De um modo geral, a figura do Visconde do Rio Branco está presente na História do Brasil tão somente por ter ocorrido, durante o período em que presidiu ao Conselho, a famosa Questão Religiosa. Como se sabe, diz respeito à prisão dos bispos que se recusaram a acatar decisão governamental obrigatória, factível em conformidade com a regra denominada de padroado, segundo a qual os prelados eram funcionários públicos, cabendo ao monarca escolher os bispos a serem nomeados pelo Vaticano, bem como autorizar a divulgação de documentos pontifícios no País. Tratava-se, certamente, de uma limitação da autoridade da Igreja, mas que fazia parte de uma velha tradição, consagrada nas concordatas (denominação do acordo regulando as relações entre os chamados poderes espiritual e temporal). A Paranhos não restava outra alternativa que não propor a punição. O imperador a submeteu ao Conselho de Estado, que igualmente a recomendou.

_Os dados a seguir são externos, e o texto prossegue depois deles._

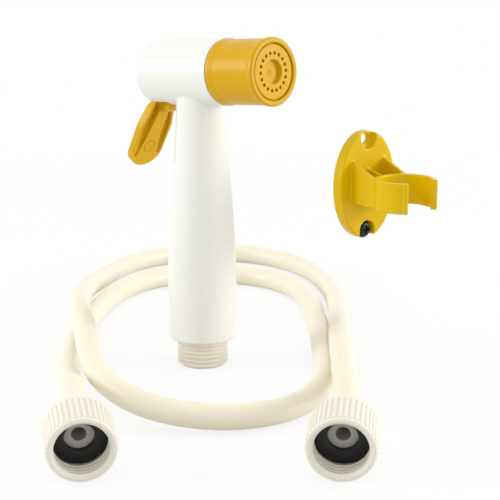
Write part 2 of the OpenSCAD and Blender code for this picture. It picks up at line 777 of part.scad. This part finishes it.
module knurl_outline() {
    rib = 360 / knurl_ribs;
    rib_profile = [[knurl_core_r, 0], [knurl_core_r, 0.36], [nut_d / 2, 0.5], [nut_d / 2, 0.86]];
    polygon([for (i = [0 : knurl_ribs - 1], p = rib_profile)
        p[0] * [cos((i + p[1]) * rib), sin((i + p[1]) * rib)]]);
}

module nut() {
    turns = 4;
    root_r = thread_r + 0.12;
    crest_r = thread_r - thread_depth + 0.12;
    cavity_len = hose_end + running;
    throat_r = hose_r + gap;
    cavity_r = root_r - 0.4;
    collar_r = collar_d / 2;
    color(cream) difference() {
        union() {
            translate([0, 0, lip_len]) linear_extrude(knurl_len - lip_len) knurl_outline();
            rotate_extrude() polygon([
                [0, 0], [lip_r - lip_edge, 0], [lip_r, lip_edge], [lip_r, lip_len + 0.3],
                [knurl_core_r - 0.3, lip_len + 0.3], [knurl_core_r - 0.3, knurl_len - 0.1],
                [collar_r, knurl_len + 0.6], [collar_r - 0.4, knurl_len + collar_len * 0.45],
                [collar_r - 1.2, knurl_len + collar_len * 0.75],
                [collar_r - 2.6, knurl_len + collar_len * 0.94],
                [collar_r - 3.4, nut_len], [0, nut_len]]);
        }
        rotate_extrude() polygon(concat(
            [[0, -eps], [root_r, -eps]],
            thread_points(crest_r, root_r, thread_pitch, turns, 1),
            [[root_r, nut_thread_len - 0.4], [root_r, nut_thread_len], [root_r, washer_back],
             [cavity_r, washer_back], [cavity_r, cavity_len], [throat_r, cavity_len],
             [throat_r, nut_len - 1], [throat_r + 0.4, nut_len + eps], [0, nut_len + eps]]));
    }
}

module left_nut() {
    at_nut(left_nut_at) nut();
}

module right_nut() {
    at_nut(right_nut_at) nut();
}

// ---------------------------------------------------------------- bracket

module oval(height, h) {
    width = height * plate_w / plate_h;
    linear_extrude(h) polygon([for (a = [0 : 6 : 354]) [height / 2 * cos(a), width / 2 * sin(a)]]);
}

// Bracket frame: x out of the wall, y across, z up, origin at the middle of the plate's back
module at_bracket() {
    translate(bracket_at) rotate([0, 0, bracket_turn]) children();
}

// The plate's front edge is rounded in steps
module plate_solid() {
    rotate([0, 90, 0])
        for (step = [[0, plate_t - 0.5], [0.3, plate_t - 0.25], [0.9, plate_t]])
            oval(plate_h - step[0], step[1]);
}

module screw_place(side) {
    translate([0, 0, side * hole_span / 2]) rotate([0, 90, 0]) children();
}

// Screw hole with a seat for the head that opens into the plate's rim
module screw_hole(side) {
    seat_r = screw_seat_d / 2;
    screw_place(side) {
        translate([0, 0, -1]) cylinder(d = screw_hole_d, h = plate_t + 2);
        translate([0, 0, plate_t - screw_seat_depth]) rotate([0, 0, side > 0 ? 180 : 0])
            linear_extrude(plate_t) polygon(concat(
                [for (a = [90 : 10 : 270]) seat_r * [cos(a), sin(a)]], [[10, -seat_r], [10, seat_r]]));
    }
}

module bracket_plate() {
    color(yellow) at_bracket() difference() {
        plate_solid();
        for (side = [-1, 1])
            screw_hole(side);
    }
}

// One upright wall of the hollow arm: it slopes from its height at the plate to that at the clip
module arm_side(plate_end_h, clip_end_h, slope_end) {
    translate([0, arm_wall / 2, arm_bottom]) rotate([90, 0, 0]) linear_extrude(arm_wall) polygon([
        [plate_t, 0], [clip_x, 0], [clip_x, clip_end_h], [slope_end, clip_end_h], [plate_t, plate_end_h]]);
}

// Two side walls and a middle rib between plate and clip, joined by a thin band behind the clip
module bracket_arm() {
    band_r = clip_outer_r + 0.8;
    side_meets_clip = clip_x - sqrt(pow(clip_outer_r, 2) - pow(arm_w / 2, 2));
    color(yellow) at_bracket() difference() {
        union() {
            for (side = [-1, 1])
                translate([0, side * (arm_w - arm_wall) / 2, 0])
                    arm_side(arm_h, clip_h - 0.1, side_meets_clip - 0.6);
            arm_side(rib_h, clip_h - 0.3, plate_t + arm_len - 0.8);
            intersection() {
                translate([clip_x, 0, arm_bottom + 0.2]) cylinder(r = band_r, h = clip_h - 0.8);
                translate([clip_x - band_r - 1, 0.3 - arm_w / 2, arm_bottom])
                    cube([band_r - 1, arm_w - 0.6, clip_h]);
            }
        }
        translate([clip_x, 0, arm_bottom - 1]) cylinder(r = clip_outer_r + fit, h = arm_h + 2);
    }
}

// The ring has beads at its lips, before the bore and the mouth are cut
clip_mouth_angle = asin(clip_mouth / 2 / (clip_r + clip_wall / 2));
far = 60;

module clip_solid() {
    cylinder(r = clip_outer_r, h = clip_h);
    for (side = [-1, 1])
        rotate([0, 0, side * (clip_mouth_angle + 5)]) translate([clip_r + clip_wall / 2, 0, 0.2])
            cylinder(d = clip_wall + 0.9, h = clip_h - 0.4);
}

module clip_opening() {
    translate([0, 0, -1]) {
        cylinder(r = clip_r, h = clip_h + 2);
        linear_extrude(clip_h + 2) polygon([[0, 0], far / 2 * [cos(clip_mouth_angle), sin(clip_mouth_angle)],
            [far, 0], far / 2 * [cos(clip_mouth_angle), -sin(clip_mouth_angle)]]);
    }
}

module clip_ring() {
    color(yellow) at_bracket() translate([clip_x, 0, arm_bottom]) difference() {
        clip_solid();
        clip_opening();
    }
}

// The shank ends flush with the plate's back
module bracket_screw() {
    head_t = 2.2;
    seat_r = screw_seat_d / 2;
    shank_r = screw_hole_d / 2 - 0.25;
    shank_len = plate_t - screw_seat_depth;
    color(black) at_bracket() screw_place(-1) translate([0, 0, plate_t - screw_seat_depth]) difference() {
        rotate_extrude() polygon([
            [0, -shank_len], [shank_r, -shank_len], [shank_r, 0],
            [seat_r - 0.4, 0], [seat_r - 0.5, 0.7], [seat_r - 1.4, head_t - 0.4], [seat_r - 2.4, head_t],
            [0, head_t]]);
        for (a = [0, 90])
            rotate([0, 0, a]) translate([-2, -0.4, head_t - 1.2]) cube([4, 0.8, 2]);
    }
}

body_shell();
rear_plug();
nozzle_sleeve();
spray_face();
inlet_connector();
lever();
lever_pin();
valve_stem();
stem_nut();
seal_disc();
disc_cap();
valve_spring();
spring_washer();
gland();
gland_o_ring();
stem_o_ring();
seat_ring();
seat_o_ring();
nozzle_o_ring();
hose();
left_insert();
right_insert();
left_nut();
right_nut();
left_washer();
right_washer();
bracket_plate();
bracket_arm();
clip_ring();
bracket_screw();
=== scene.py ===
"""Looks for the bath sprayer set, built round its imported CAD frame.

Lengths are in metres, but the hose's sizes and its lay are the part's own, in millimetres.
"""

import json
import math

import bmesh
import bpy
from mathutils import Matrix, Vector


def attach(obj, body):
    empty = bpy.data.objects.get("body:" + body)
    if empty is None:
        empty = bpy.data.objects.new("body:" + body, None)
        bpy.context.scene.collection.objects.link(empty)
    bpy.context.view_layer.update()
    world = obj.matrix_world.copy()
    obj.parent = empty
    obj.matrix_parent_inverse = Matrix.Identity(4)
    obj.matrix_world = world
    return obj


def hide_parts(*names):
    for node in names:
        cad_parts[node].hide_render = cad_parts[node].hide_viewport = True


MM = 0.001

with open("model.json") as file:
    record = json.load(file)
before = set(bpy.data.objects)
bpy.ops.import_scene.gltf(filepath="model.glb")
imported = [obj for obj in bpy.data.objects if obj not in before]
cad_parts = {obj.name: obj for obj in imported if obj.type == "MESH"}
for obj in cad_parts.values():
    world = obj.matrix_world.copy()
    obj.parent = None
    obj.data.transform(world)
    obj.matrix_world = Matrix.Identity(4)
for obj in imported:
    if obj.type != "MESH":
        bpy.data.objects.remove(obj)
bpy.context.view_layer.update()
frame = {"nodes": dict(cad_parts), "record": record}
scene = bpy.context.scene
scene.view_settings.view_transform = "Standard"

# ---------------------------------------------------------------- camera

# Turn of the view about the upright, from a look along +Y
VIEW_TURN = math.radians(43)
CAMERA_AT = (0.41344, -0.41434, 0.185)
# 90 degrees would be a level look, and less looks down
CAMERA_PITCH = math.radians(76.87)
CAMERA_ANGLE = math.radians(19.53)
CAMERA_CLIP = 0.01

# The view's level directions: out of the picture to the camera, and across it to the right
TOWARDS = Vector((math.sin(VIEW_TURN), -math.cos(VIEW_TURN), 0))
ACROSS = Vector((math.cos(VIEW_TURN), math.sin(VIEW_TURN), 0))


def add_camera():
    data = bpy.data.cameras.new("camera")
    data.angle = CAMERA_ANGLE
    data.clip_start = CAMERA_CLIP
    camera = bpy.data.objects.new("camera", data)
    camera.location = CAMERA_AT
    camera.rotation_euler = (CAMERA_PITCH, 0, VIEW_TURN)
    scene.collection.objects.link(camera)
    scene.camera = camera


add_camera()

# ---------------------------------------------------------------- node helpers


class Nodes:
    """A new material, and short ways to add nodes to it."""

    def __init__(self, name):
        self.material = bpy.data.materials.new(name)
        self.material.use_nodes = True
        self.tree = self.material.node_tree
        self.shader = self.tree.nodes["Principled BSDF"]

    def add(self, kind, **settings):
        node = self.tree.nodes.new(kind)
        for key, value in settings.items():
            setattr(node, key, value)
        return node

    def link(self, out, into):
        self.tree.links.new(out, into)

    def coords(self):
        return self.add("ShaderNodeTexCoord").outputs["Object"]

    def noise(self, scale, detail):
        node = self.add("ShaderNodeTexNoise")
        node.inputs["Scale"].default_value = scale
        node.inputs["Detail"].default_value = detail
        self.link(self.coords(), node.inputs["Vector"])
        return node.outputs["Fac"]

    def ramp(self, fac, *stops):
        """A ramp between two stops, each of them a place with its colour or plain value."""
        node = self.add("ShaderNodeValToRGB")
        for element, (place, value) in zip(node.color_ramp.elements, stops):
            element.position = place
            element.color = value if isinstance(value, tuple) else (value, value, value, 1)
        self.link(fac, node.inputs["Fac"])
        return node.outputs["Color"]

    def scaled(self, value, factor, plus=None):
        """The value times the factor, and plus another value if there is one."""
        node = self.add("ShaderNodeMath", operation="MULTIPLY_ADD")
        self.link(value, node.inputs[0])
        node.inputs[1].default_value = factor
        node.inputs[2].default_value = 0
        if plus is not None:
            self.link(plus, node.inputs[2])
        return node.outputs[0]

    def bump(self, height, strength, distance, below=None):
        """A normal with the height on it, over the normal below if there is one."""
        node = self.add("ShaderNodeBump")
        node.inputs["Strength"].default_value = strength
        node.inputs["Distance"].default_value = distance
        self.link(height, node.inputs["Height"])
        if below is not None:
            self.link(below, node.inputs["Normal"])
        return node.outputs["Normal"]

    def mix(self, share, first, second):
        """The first shader, and the second one by its share."""
        node = self.add("ShaderNodeMixShader")
        self.link(share, node.inputs["Fac"])
        self.link(first, node.inputs[1])
        self.link(second, node.inputs[2])
        return node.outputs[0]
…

Como não poderia deixar de ser, o ato promoveu o estremecimento das relações com o Vaticano, sanado mais tarde. Sendo o Visconde do Rio Branco Grão Mestre da Maçonaria, na historiografia subsequente chegou-se a sugerir que se tratava de manifestação de seu anticlericalismo, insinuação de todo improcedente. No século 19 a Maçonaria serviu sobretudo para promover o governo representativo e a ideia liberal. Naquele período, era de praxe que o título de grão-mestre fosse atribuído a personalidades que se destacaram nesse mister que, naturalmente, tivessem simultaneamente afinidade com a instituição. O Duque de Caxias, que substituiu a Paranhos na chefia do governo, era igualmente grão-mestre, não obstante o que, coube-lhe precisamente sanar a disputa com o Vaticano, o que, por si só, demonstra a inconsistência da atribuição.
O Visconde do Rio Branco faleceu em 1880, aos 61 anos de idade. No ano anterior, por ocasião do seu regresso da Europa, seria acolhido por estrondosa manifestação popular, numa demonstração do reconhecimento da notável contribuição que deu ao equacionamento de candentes problemas, de cuja solução dependia o progresso do país.